● Input rows
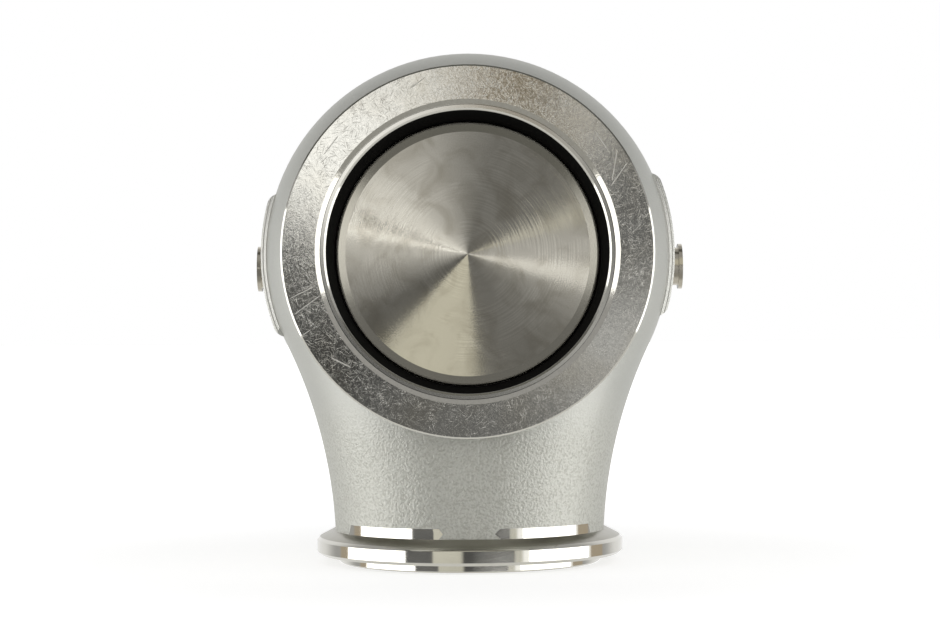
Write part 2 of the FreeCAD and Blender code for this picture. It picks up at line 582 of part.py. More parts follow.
doc.recompute()
faults = [thing.Name for thing in doc.Objects
          if "Invalid" in thing.State or "Error" in thing.State]
if faults:
    raise RuntimeError("objects that failed to build: " + ", ".join(faults))
os.makedirs("parts", exist_ok=True)
for node in NODES:
    shape = doc.getObjectsByLabel(node)[0].Shape
    if shape.isNull() or not shape.isValid() or not shape.Solids:
        raise RuntimeError(node + " has no valid shape")
    shape.exportStep("parts/%s.step" % node)
    print(node, len(shape.Solids), round(shape.Volume, 1))
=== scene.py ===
import json
import math

import bmesh
import bpy
from mathutils import Matrix, Vector
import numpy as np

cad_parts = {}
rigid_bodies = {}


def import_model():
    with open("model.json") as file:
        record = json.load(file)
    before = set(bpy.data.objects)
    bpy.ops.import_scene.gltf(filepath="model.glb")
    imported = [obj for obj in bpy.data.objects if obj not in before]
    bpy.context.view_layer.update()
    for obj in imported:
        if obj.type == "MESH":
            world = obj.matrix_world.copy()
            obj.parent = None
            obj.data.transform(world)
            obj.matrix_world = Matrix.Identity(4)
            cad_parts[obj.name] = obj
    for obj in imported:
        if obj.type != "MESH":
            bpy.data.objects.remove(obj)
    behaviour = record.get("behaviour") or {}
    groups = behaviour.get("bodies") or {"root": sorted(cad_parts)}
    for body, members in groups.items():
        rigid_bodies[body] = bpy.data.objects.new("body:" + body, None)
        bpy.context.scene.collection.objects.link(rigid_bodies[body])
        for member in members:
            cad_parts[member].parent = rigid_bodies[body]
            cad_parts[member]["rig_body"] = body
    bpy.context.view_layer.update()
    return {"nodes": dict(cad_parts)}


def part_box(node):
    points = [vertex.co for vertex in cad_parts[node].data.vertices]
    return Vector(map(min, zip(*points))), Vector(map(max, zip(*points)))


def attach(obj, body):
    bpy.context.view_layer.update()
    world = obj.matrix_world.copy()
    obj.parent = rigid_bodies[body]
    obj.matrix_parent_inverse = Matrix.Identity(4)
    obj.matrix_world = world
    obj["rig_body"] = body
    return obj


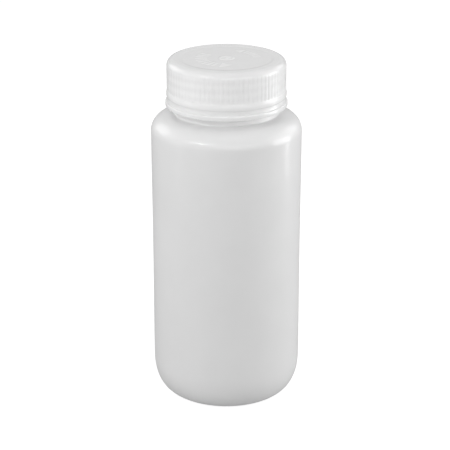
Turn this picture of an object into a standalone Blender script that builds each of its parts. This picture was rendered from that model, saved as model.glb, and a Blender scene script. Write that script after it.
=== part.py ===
"""A wide-mouth laboratory bottle with its screw cap and the sealing disc that lies inside the cap.

Metres, +Z up. The origin is the centre of the base, on the surface that the bottle stands on. The bottle is blow
moulded and hollow, with an open, threaded neck. The cap screws down over the neck and presses the sealing disc on
the lip. Pieces that touch on the real object are drawn CLEARANCE apart.
"""

import math

import bmesh
import bpy
from mathutils import Vector

# Overall size
TOTAL_HEIGHT = 0.1702
BODY_RADIUS = 0.03625
CLEARANCE = 0.0003

# Bottle: side wall, heel and shoulder. Heel and shoulder are superellipses in section.
WAIST_DIP = 0.00015  # how far the side is drawn in at half height
HEEL_WIDTH = 0.0113
HEEL_HEIGHT = 0.0185
HEEL_POWER = 2.3
SHOULDER_START = 0.1346
SHOULDER_WIDTH = 0.0151
SHOULDER_HEIGHT = 0.0094
SHOULDER_POWER = 2.24
BODY_WALL = 0.00135
BASE_WALL = 0.0018
SHOULDER_WALL = 0.0014
PUSH_UP_RADIUS = 0.0200  # the base is domed upwards inside this radius, and flat from here to the heel
PUSH_UP_HEIGHT = 0.0025

# Bottle: neck
NECK_RADIUS = 0.02505  # at the root of the thread
BORE_RADIUS = 0.0229
LIP_EDGE = 0.0004  # bevel on both edges of the lip

# Thread, right-handed, with six turns to the inch
PITCH = 0.0254 / 6
THREAD_DEPTH = 0.00115
THREAD_ROOT_WIDTH = 0.0025
THREAD_CREST_WIDTH = 0.0011
HELIX_TURNS = 4  # the threaded wall covers this many turns, and the thread itself a part of them
NECK_HELIX_START = 0.14727  # height of the middle of the neck's thread where its helix begins
NECK_THREAD_SPAN = (1.4, 3.9)  # first and last turn of the thread on the neck
CAP_THREAD_SPAN = (0.12, 3.6)
THREAD_FADE = 0.08  # turns over which a thread rises from the wall at each end
FLANK_SHIFT = 0.0003  # a tightened cap rides this far above the middle of the neck's groove

# Sealing disc
DISC_RADIUS = 0.0262
DISC_THICKNESS = 0.0012

# Cap
CAP_BOTTOM = 0.1475
CAP_PANEL = 0.0019  # from the top of the rim down to the underside
PANEL_RECESS = 0.0005  # the middle of the top lies this far below its rim
PANEL_RADIUS = 0.0214
RIM_INNER_RADIUS = 0.0228
CAP_INNER_RADIUS = 0.0266
CAP_INNER_CORNER = 0.0004
CAP_LEAD_IN = 0.0006
CAP_CORNER = 0.00345
RIB_COUNT = 80
RIB_CREST_RADIUS = 0.02845
RIB_DEPTH = 0.0003
RIB_BOTTOM = 0.1554
RIB_RUN_OUT = 0.0004
BAND_RADIUS = 0.0287
BAND_BOTTOM = 0.1522
GROOVE_RADIUS = 0.0284
BEAD_WIDTH = 0.00075
BEAD_HALF_HEIGHT = 0.0015
GATE_RADIUS = 0.0041  # the round mark in the middle of the cap's top, where the plastic was injected
GATE_HEIGHT = 0.0003

# Facets
BOTTLE_SEGMENTS = 56
CAP_SEGMENTS = RIB_COUNT

LIP_TOP = TOTAL_HEIGHT - CAP_PANEL - DISC_THICKNESS - 2 * CLEARANCE
DISC_BOTTOM = LIP_TOP + CLEARANCE
PANEL_UNDERSIDE = TOTAL_HEIGHT - CAP_PANEL
CAP_HELIX_START = NECK_HELIX_START + PITCH / 2 + FLANK_SHIFT


def clear_scene():
    for old in list(bpy.data.objects):
        bpy.data.objects.remove(old)


def curved_corner(centre, width, height, power, from_angle, to_angle, steps):
    """(radius, z) points along a superellipse, between two angles measured up from the horizontal."""
    points = []
    for step in range(steps + 1):
        angle = from_angle + (to_angle - from_angle) * step / steps
        across = abs(math.cos(angle)) ** (2 / power)
        along = math.copysign(abs(math.sin(angle)) ** (2 / power), math.sin(angle))
        points.append((centre[0] + width * across, centre[1] + height * along))
    return points


def ring(bm, radius, z, count):
    """A ring of vertices. It begins at -X and runs anticlockwise, seen from above."""
    return [bm.verts.new(on_circle(radius, z, corner / count)) for corner in range(count)]


def on_circle(radius, z, turn):
    angle = math.pi + 2 * math.pi * turn
    return Vector((radius * math.cos(angle), radius * math.sin(angle), z))


def join_rings(bm, first, second):
    for here in range(len(first)):
        there = (here + 1) % len(first)
        bm.faces.new((first[here], first[there], second[there], second[here]))


def turned_surface(bm, points, count):
    """Joins a ring at each (radius, z) point to the next, and returns the first and the last ring."""
    rings = [ring(bm, radius, z, count) for radius, z in points]
    for first, second in zip(rings, rings[1:]):
        join_rings(bm, first, second)
    return rings[0], rings[-1]


def close_with_fan(bm, rim, z):
    centre = bm.verts.new((0, 0, z))
    for here in range(len(rim)):
        bm.faces.new((rim[here], rim[(here + 1) % len(rim)], centre))


def thread_height(turn, span):
    """How much of its full depth a thread has at this turn of its helix, from 0 to 1."""
    rise = (turn - span[0]) / THREAD_FADE
    fall = (span[1] - turn) / THREAD_FADE
    return max(0.0, min(1.0, rise, fall))


def helix_rows(bm, root_radius, depth, start_z, span, count):
    """Rows of vertices that climb with the thread: four for each turn, one along each corner of its section."""
    section = (
        (-THREAD_ROOT_WIDTH / 2, 0),
        (-THREAD_CREST_WIDTH / 2, depth),
        (THREAD_CREST_WIDTH / 2, depth),
        (THREAD_ROOT_WIDTH / 2, 0),
    )
    rows = []
    for turn in range(HELIX_TURNS):
        for offset, height in section:
            row = []
            for corner in range(count):
                position = turn + corner / count
                radius = root_radius + height * thread_height(position, span)
                z = start_z + PITCH * position + offset
                row.append(bm.verts.new(on_circle(radius, z, position)))
            rows.append(row)
    return rows, len(section)


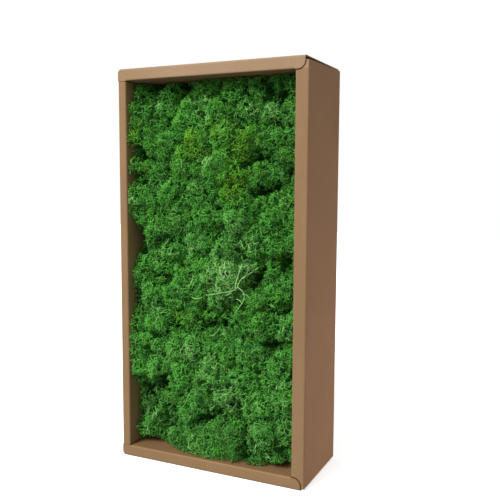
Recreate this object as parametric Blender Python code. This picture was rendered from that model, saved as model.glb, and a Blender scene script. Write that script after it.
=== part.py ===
"""Reindeer moss clumps packed in an open carton tray that stands upright.

Lengths are in metres and +Z is up. The origin is at the middle of the base, and the open front faces -Y.
"""

import math
import random

import bmesh
import bpy
from mathutils import Vector
from mathutils.geometry import delaunay_2d_cdt

# The tray, folded from one sheet of corrugated board with hollow walls
HEIGHT = 0.500
WIDTH = 0.255
DEPTH = 0.112
BOARD = 0.0015
CREASE = 0.0020
CREASE_STEPS = 3
RIM_LEFT = 0.0115
RIM_RIGHT = 0.0165
RIM_TOP = 0.0150
RIM_BOTTOM = 0.0145
SLIT = 0.0008
FOOT_GAP = 0.0005

# The top and bottom rims end in flaps: cut square over the left wall, rounded off beside the right rim
SQUARE_CORNER = 0.0018
FLAP_SHORT = 0.0046
FLAP_RADIUS = 0.0092
FLAP_STEPS = 6
# How far each wall stops short of the tray's corners, at the rim and at the back
PANEL_SHORT_BACK = 0.0024
LEFT_WALL_SHORT = 0.0024
RIGHT_WALL_SHORT_TOP = 0.0052
RIGHT_WALL_SHORT_BOTTOM = 0.0026

# The moss: the gaps left round each clump, and the size of its heads and branchlets
WALL_GAP = 0.0003
CLUMP_GAP = 0.0006
HEAD_PITCH = 0.0360
HEAD_JITTER = 0.30
EDGE_STEP = 0.0140
CREVICE = 0.0150
CLUMP_CREVICE = 0.0230
DOME_POWER = 2.4
TUFTS_PER_HEAD = 9
TUFT_WIDTH = 0.0024
TUFT_LENGTH = 0.0120
TUFT_SPREAD = 0.95
POINT_LENGTH = 0.0060
POINT_SHARE = 0.45
SHORTEST_EDGE = 0.0015
SEED = 11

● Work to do
Repeat, character for character, the lines of the material above from the line with "if shape.isNull() or" through the line with "obj.parent = None".

● Output for this exercise
    if shape.isNull() or not shape.isValid() or not shape.Solids:
        raise RuntimeError(node + " has no valid shape")
    shape.exportStep("parts/%s.step" % node)
    print(node, len(shape.Solids), round(shape.Volume, 1))
=== scene.py ===
import json
import math

import bmesh
import bpy
from mathutils import Matrix, Vector
import numpy as np

cad_parts = {}
rigid_bodies = {}


def import_model():
    with open("model.json") as file:
        record = json.load(file)
    before = set(bpy.data.objects)
    bpy.ops.import_scene.gltf(filepath="model.glb")
    imported = [obj for obj in bpy.data.objects if obj not in before]
    bpy.context.view_layer.update()
    for obj in imported:
        if obj.type == "MESH":
            world = obj.matrix_world.copy()
            obj.parent = None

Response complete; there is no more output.